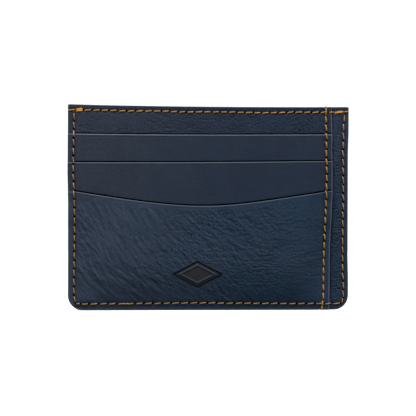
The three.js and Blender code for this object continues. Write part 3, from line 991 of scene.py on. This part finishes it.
class Nodes:
    """A short way to write a material's nodes. place is the point on the object."""

    def __init__(self, name):
        self.material = bpy.data.materials.new(name)
        self.material.use_nodes = True
        self.tree = self.material.node_tree
        self.shader = self.tree.nodes["Principled BSDF"]
        self.place = self.tree.nodes.new("ShaderNodeTexCoord").outputs["Object"]

    def feed(self, socket, value):
        if isinstance(value, bpy.types.NodeSocket):
            self.tree.links.new(value, socket)
        else:
            socket.default_value = value

    def shade(self, **values):
        """Sets or links the shader's own sockets, whose names have _ for each space."""
        for name, value in values.items():
            self.feed(self.shader.inputs[name.replace("_", " ")], value)

    def node(self, kind, inputs, output=0, **settings):
        """An output of a new node. inputs holds a value or a link for a socket's name or number."""
        made = self.tree.nodes.new("ShaderNode" + kind)
        for key, value in settings.items():
            setattr(made, key, value)
        for socket, value in inputs.items():
            self.feed(made.inputs[socket], value)
        return made.outputs[output]

    def mask(self, name):
        return self.node("Attribute", {}, "Fac", attribute_name=name)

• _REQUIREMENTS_
Your output must be the lines of the material above, from the first through the line that contains "short way to", copied exactly. Include both endpoints and nothing else.

• _SOLVED EXERCISE_
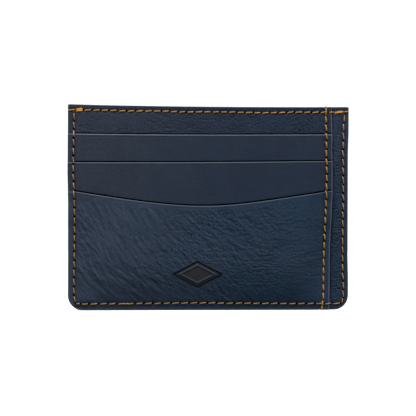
The three.js and Blender code for this object continues. Write part 3, from line 991 of scene.py on. This part finishes it.
class Nodes:
    """A short way to write a material's nodes. place is the point on the object."""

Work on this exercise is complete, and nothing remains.